Crystallite Growth Kinetics of BaFe₁₂O₁₉/SrTiO₃ Based Composites Derived from Mechanical Alloying

Abstract:

Barium hexaferrite and strontium titanate are respectively well established permanent magnet and piezoelectric materials which are technologically and scientifically attractive due to their potential for various applications in the field of magnetic electronics functional materials. However, the material properties for both require a careful control of grain structure as well as microstructure design to meet specific applications. In this work, we report some results of materials characterization especially particles and crystallites in a BaFe₁₂O₁₉/SrTiO₃composite which were promoted during mechanical milling. The composite was synthesized using a planetary ball mill with a ball to powder ratio 10:1. Changing in the particle and crystallite-sizes at various milling time up to 60 hours are studied with the aid of particle-size analyzer and X-ray diffraction.
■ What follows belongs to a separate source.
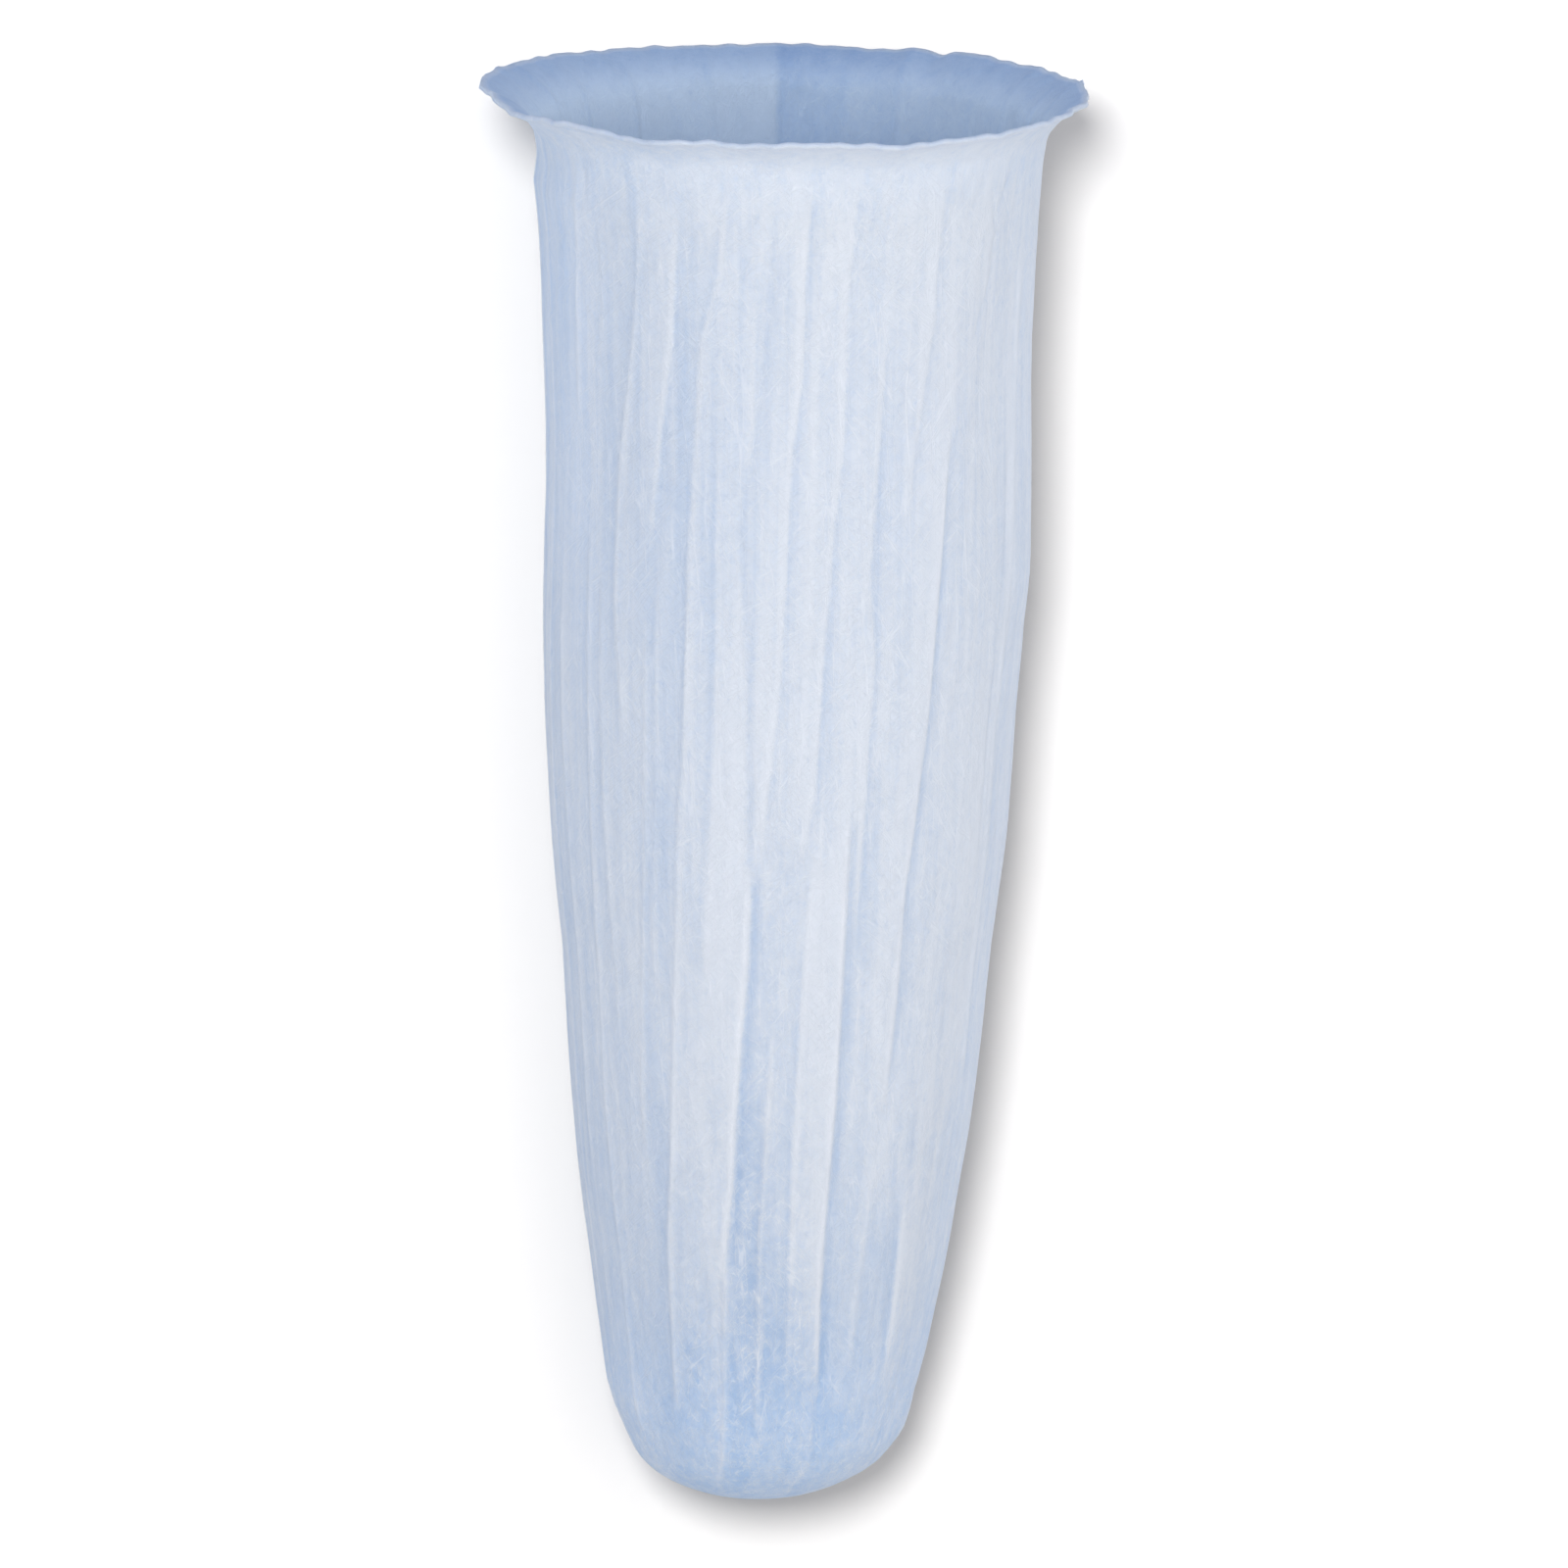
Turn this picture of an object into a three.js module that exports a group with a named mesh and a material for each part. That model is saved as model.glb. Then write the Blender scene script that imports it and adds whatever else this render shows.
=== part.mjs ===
// Filter sock: one piece of nonwoven felt, heat-moulded over a mandrel without a seam. A flared, wavy
// rim hangs it in its holder, and the long body, pressed into irregular lengthwise folds, narrows to a
// rounded, closed toe. Millimetres, +Z up, the front towards -Y. The origin is on the axis at the neck,
// under the flare, where the holder's ring carries the sock.

import * as THREE from "three";
import { mergeVertices } from "three/addons/utils/BufferGeometryUtils.js";

// Driving sizes
const RIM_DIAMETER = 125; // over the flare's edge
const NECK_DIAMETER = 107.6; // where the flare meets the body
const BODY_DIAMETER = 101.4; // the straight stretch below the neck
const TOE_DIAMETER = 68.2; // where the toe begins to close
const FLARE_RISE = 8.5; // neck to rim
const BODY_LENGTH = 292; // neck to the tip of the toe
const TOE_LENGTH = 30.5; // the rounded end alone
const TAPER_START = 80; // below the neck, where the body begins to narrow
const NECK_SETTLE = 15; // depth in which most of the neck's extra width is gone
const WALL = 1; // felt

// Folds and waves
const FOLD_STEP_ANGLE = THREE.MathUtils.degToRad(1.3); // half the width of a fold's step
const PANEL_CROWN = 0.25; // how far the felt bows out between two folds
const RIM_WAVE = 0.9; // up and down, at the flare's edge
const RIM_RUFFLE = 0.6; // in and out, at the flare's edge
const RIM_FOLD_SHARE = 0.35; // of a fold's step that is left at the rim
const FOLD_RUN_IN = 30; // below the neck, where the folds reach their full step
const FOLD_MIDDLE = 0.5; // share of the way from neck to toe where a fold's middle angle is given

// Shape of the curves
const FLARE_TURN = THREE.MathUtils.degToRad(55); // arc of the flare
const TAPER_POWER = 1.85; // the body narrows slowly at first
const TOE_POWER = 3.5; // the toe stays full and then closes quickly

// Mesh
const FLARE_ROWS = 3;
const BODY_ROWS = 11;
const TOE_ROWS = 6;
const BODY_ROW_POWER = 1.15; // rows lie closer together near the neck
const COLUMNS_PER_FOLD = 3; // crest, valley, and the middle of the next panel

const FELT_COLOUR = 0xc6d2e6;

// Each fold runs from the rim to the toe. Its angle is in degrees from the front towards +X, at the top,
// in the middle and at the toe, and its step is how far the felt drops across it.
const FOLDS = [
  { top: -71, middle: -70, toe: -72, step: 0.7 },
  { top: -62, middle: -61, toe: -63, step: 0.9 },
  { top: -54, middle: -54, toe: -56, step: 0.7 },
  { top: -46, middle: -48, toe: -49, step: 0.9 },
  { top: -36, middle: -41, toe: -43, step: 1.1 },
  { top: -26, middle: -33, toe: -37, step: 1.2 },
  { top: -15, middle: -23, toe: -31, step: 1.5 },
  { top: -4, middle: -8, toe: -17, step: 1.8 },
  { top: 5, middle: -1, toe: -8, step: 1.3 },
  { top: 15, middle: 9, toe: 2, step: 1.6 },
  { top: 24, middle: 21, toe: 18, step: 2.0 },
  { top: 35, middle: 30, toe: 28, step: 1.2 },
  { top: 43, middle: 38, toe: 37, step: 1.7 },
  { top: 52, middle: 47, toe: 46, step: 1.2 },
  { top: 63, middle: 58, toe: 57, step: 0.9 },
  { top: 73, middle: 69, toe: 70, step: 1.1 },
  { top: 85, middle: 82, toe: 84, step: 1.5 },
  { top: 98, middle: 94, toe: 96, step: 1.2 },
  { top: 108, middle: 105, toe: 110, step: 1.7 },
  { top: 121, middle: 117, toe: 122, step: 1.3 },
  { top: 133, middle: 128, toe: 131, step: 0.9 },
  { top: 146, middle: 141, toe: 145, step: 1.6 },
  { top: 158, middle: 155, toe: 160, step: 1.2 },
  { top: 171, middle: 167, toe: 170, step: 1.9 },
  { top: 182, middle: 180, toe: 184, step: 1.4 },
  { top: 196, middle: 194, toe: 197, step: 1.0 },
  { top: 208, middle: 205, toe: 207, step: 1.6 },
  { top: 222, middle: 217, toe: 219, step: 1.3 },
  { top: 234, middle: 230, toe: 233, step: 1.8 },
  { top: 247, middle: 245, toe: 246, step: 1.1 },
  { top: 259, middle: 257, toe: 259, step: 1.4 },
  { top: 272, middle: 272, toe: 270, step: 1.0 },
];

// Uneven waves round the rim: whole numbers of turns, so that they meet, and shares that add up to about 1
const LIFT_WAVES = [
  { turns: 7, share: 0.45, phase: 1.1 },
  { turns: 16, share: 0.35, phase: 2.3 },
  { turns: 23, share: 0.35, phase: 0.4 },
];
const RUFFLE_WAVES = [
  { turns: 5, share: 0.4, phase: 0.7 },
  { turns: 13, share: 0.35, phase: 1.9 },
  { turns: 25, share: 0.35, phase: 2.8 },
];

const rimRadius = RIM_DIAMETER / 2;
const neckRadius = NECK_DIAMETER / 2;
const bodyRadius = BODY_DIAMETER / 2;
const toeRadius = TOE_DIAMETER / 2;
const toeDepth = BODY_LENGTH - TOE_LENGTH;
const columns = FOLDS.length * COLUMNS_PER_FOLD;

// Outer radius of the body at a depth below the neck
function radiusAt(depth) {
  const neck = (neckRadius - bodyRadius) * Math.exp(-depth / NECK_SETTLE);
  const along = Math.max(0, depth - TAPER_START) / (toeDepth - TAPER_START);
  const body = bodyRadius - (bodyRadius - toeRadius) * along ** TAPER_POWER;
  const closing = Math.max(0, depth - toeDepth) / TOE_LENGTH;
  return (body + neck) * Math.sqrt(Math.max(0, 1 - closing ** TOE_POWER));
}

// A point of the flare's arc, from 0 at the rim to 1 at the neck
function flarePoint(share) {
  const turn = (1 - share) * FLARE_TURN;
  const out = (1 - Math.cos(turn)) / (1 - Math.cos(FLARE_TURN));
  const up = Math.sin(turn) / Math.sin(FLARE_TURN);
  return new THREE.Vector2(neckRadius + (rimRadius - neckRadius) * out, FLARE_RISE * up);
}

// Outer outline from the rim to the tip, as radius and height
function outerOutline() {
  const points = [];
  for (let i = 0; i < FLARE_ROWS; i += 1) {
    points.push(flarePoint(i / FLARE_ROWS));
  }
  for (let i = 0; i < BODY_ROWS; i += 1) {
    const depth = toeDepth * (i / BODY_ROWS) ** BODY_ROW_POWER;
    points.push(new THREE.Vector2(radiusAt(depth), -depth));
  }
  for (let i = 0; i < TOE_ROWS; i += 1) {
    const depth = toeDepth + TOE_LENGTH * Math.sin((i / TOE_ROWS) * (Math.PI / 2));
    points.push(new THREE.Vector2(radiusAt(depth), -depth));
  }
  points.push(new THREE.Vector2(0, -BODY_LENGTH));
  return points;
}

// The same outline, one wall thickness further in
function innerOutline(outer) {
  return outer.map((point, i) => {
    const before = outer[Math.max(0, i - 1)];
    const after = outer[Math.min(outer.length - 1, i + 1)];
    const along = after.clone().sub(before).normalize();
    if (point.x === 0) {
      return new THREE.Vector2(0, point.y + WALL);
    }
    return new THREE.Vector2(point.x + along.y * WALL, point.y - along.x * WALL);
  });
}

// Where fold number k lies at a depth below the neck, in radians
function foldAngle(k, depth) {
  const turns = Math.floor(k / FOLDS.length);
  const fold = FOLDS[k - turns * FOLDS.length];
  const along = THREE.MathUtils.clamp(depth / toeDepth, 0, 1);
  const degrees =
    along < FOLD_MIDDLE
      ? THREE.MathUtils.lerp(fold.top, fold.middle, along / FOLD_MIDDLE)
      : THREE.MathUtils.lerp(fold.middle, fold.toe, (along - FOLD_MIDDLE) / (1 - FOLD_MIDDLE));
  return THREE.MathUtils.degToRad(degrees + 360 * turns);
}

// The angle of a column of the mesh, and how far its felt stands proud there
function columnAt(column, depth) {
  const k = Math.floor(column / COLUMNS_PER_FOLD);
  const next = (k + 1) % FOLDS.length;
  const crest = FOLDS[k].step / 2;
  const place = column % COLUMNS_PER_FOLD;
  if (place === 0) {
    return { angle: foldAngle(k, depth) - FOLD_STEP_ANGLE, proud: crest };
  }
  if (place === 1) {
    return { angle: foldAngle(k, depth) + FOLD_STEP_ANGLE, proud: -crest };
  }
  return {
    angle: (foldAngle(k, depth) + foldAngle(k + 1, depth)) / 2,
    proud: (FOLDS[next].step / 2 - crest) / 2 + PANEL_CROWN,
  };
}

// How much of a fold's step is left at a depth: little on the rim, all of it on the body, none at the tip
function foldShare(depth) {
  const runIn = THREE.MathUtils.smoothstep(depth, -FLARE_RISE, FOLD_RUN_IN);
  const closing = THREE.MathUtils.clamp((depth - toeDepth) / TOE_LENGTH, 0, 1);
  return THREE.MathUtils.lerp(RIM_FOLD_SHARE, 1, runIn) * (1 - closing ** 2);
}

function wavesAt(list, angle) {
  return list.reduce((sum, wave) => sum + wave.share * Math.sin(wave.turns * angle + wave.phase), 0);
}

function feltGeometry() {
  const outer = outerOutline();
  const inner = innerOutline(outer);
  const outline = [...outer].reverse().concat(inner);
  const geometry = new THREE.LatheGeometry(outline, columns).rotateX(Math.PI / 2);
  geometry.deleteAttribute("normal");
  geometry.deleteAttribute("uv");

  // Both skins follow the same folds, so that the wall keeps its thickness
  const position = geometry.getAttribute("position");
  for (let i = 0; i < position.count; i += 1) {
    const row = i % outline.length;
    const column = Math.floor(i / outline.length) % columns;
    const station = outer[row < outer.length ? outer.length - 1 - row : row - outer.length];
    const depth = -station.y;
    const { angle, proud } = columnAt(column, depth);
    const flared = THREE.MathUtils.clamp(-depth / FLARE_RISE, 0, 1);
    const point = outline[row];
    const moved = proud * foldShare(depth) + RIM_RUFFLE * flared * wavesAt(RUFFLE_WAVES, angle);
    const radius = point.x === 0 ? 0 : point.x + moved;
    const height = point.y + RIM_WAVE * flared * wavesAt(LIFT_WAVES, angle);
    position.setXYZ(i, radius * Math.sin(angle), -radius * Math.cos(angle), height);
  }
  return mergeVertices(geometry);
}

const felt = new THREE.MeshStandardMaterial({ color: FELT_COLOUR, roughness: 0.9, metalness: 0 });
const sock = new THREE.Mesh(feltGeometry(), felt);
sock.name = "filter_sock";

const part = new THREE.Group();
part.add(sock);

export default part;
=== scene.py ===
"""Filter sock: the felt skin with its folds, wavy rim and thin toe, a plain backdrop, lamps and the camera.

Lengths are in metres, apart from tables that say millimetres. Angles round the sock run from its front, -Y,
towards +X, in degrees in the tables. Depth is measured down from the neck, where the flare begins.
"""

import math

import bpy
import numpy as np
from mathutils import Euler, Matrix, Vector


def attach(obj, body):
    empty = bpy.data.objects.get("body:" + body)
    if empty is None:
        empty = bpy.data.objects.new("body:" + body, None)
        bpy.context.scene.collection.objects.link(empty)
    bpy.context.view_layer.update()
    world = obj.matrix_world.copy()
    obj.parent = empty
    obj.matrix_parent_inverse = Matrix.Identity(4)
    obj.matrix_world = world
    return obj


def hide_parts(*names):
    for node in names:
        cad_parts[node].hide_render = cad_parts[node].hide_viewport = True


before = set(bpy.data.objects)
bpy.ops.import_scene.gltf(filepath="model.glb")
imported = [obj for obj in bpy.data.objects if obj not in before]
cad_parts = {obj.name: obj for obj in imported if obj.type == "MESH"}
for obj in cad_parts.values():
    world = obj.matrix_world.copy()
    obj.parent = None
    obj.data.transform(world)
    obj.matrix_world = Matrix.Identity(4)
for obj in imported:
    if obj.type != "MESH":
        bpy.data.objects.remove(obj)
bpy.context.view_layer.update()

MM = 0.001
NODE = "filter_sock"

# Sizes of the sock, as in the part
RIM_RADIUS = 62.5 * MM
NECK_RADIUS = 53.8 * MM
BODY_RADIUS = 50.7 * MM
TOE_RADIUS = 34.1 * MM
FLARE_RISE = 8.5 * MM
BODY_LENGTH = 292 * MM
TOE_LENGTH = 30.5 * MM
TAPER_START = 80 * MM
NECK_SETTLE = 15 * MM
WALL = 1.0 * MM
FLARE_TURN = math.radians(55)
TAPER_POWER = 1.85
TOE_POWER = 3.5
TOE_DEPTH = BODY_LENGTH - TOE_LENGTH

# Mesh
COLUMNS = 480
OUTER_ROWS = {"flare": 16, "neck": 24, "body": 74, "toe": 22}
INNER_ROWS = {"flare": 10, "neck": 12, "body": 22, "toe": 12}
NECK_STRETCH = 40 * MM
LEAST_RADIUS = 1 * MM  # of a row, where distances round it are measured

# Folds
FOLD_REACH = 6 * MM  # how far a fold's swell dies away on either side
FOLD_WIDTH = 0.55 * MM  # half the width of the step itself
FOLD_SHADE = 0.7  # half the width of the painted shade below a step, in fold widths, to which its height is added
RIDGE_WIDTH = 0.7 * MM
FOLD_RUN = 12 * MM  # over which a fold begins or ends
TONE_RUN = 45 * MM  # over which its tone does
TONE_BEYOND = TONE_RUN / 3  # how far its tone reaches past its ends
TONE_STEP = 0.6 * MM  # half the width in which the felt's tone changes at a crease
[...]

It was found that the particle size of composite powders initially increased due to laminated layers formation of a composite and then decreased to an asymptotic value of ~8 μm as the milling time extended even to a relatively longer time. However, based on results of line broadening analysis the mean crystallite size of the particles was found in the nanometer scale. We thus believed that mechanical blending and milling of mixture components for the composite materials has promoted heterogeneous nucleation and only after successive sintering at 1100 °C the millled powder transformed into particles of nanograin. The crystallite growth kinetics at isothermal temperatures follow the relaxation equation with the activation energy value for BHF (Q_BHF) and STO (Q_STO) are respectively 73.63 kJ/mol and 122.69 kJ/mol.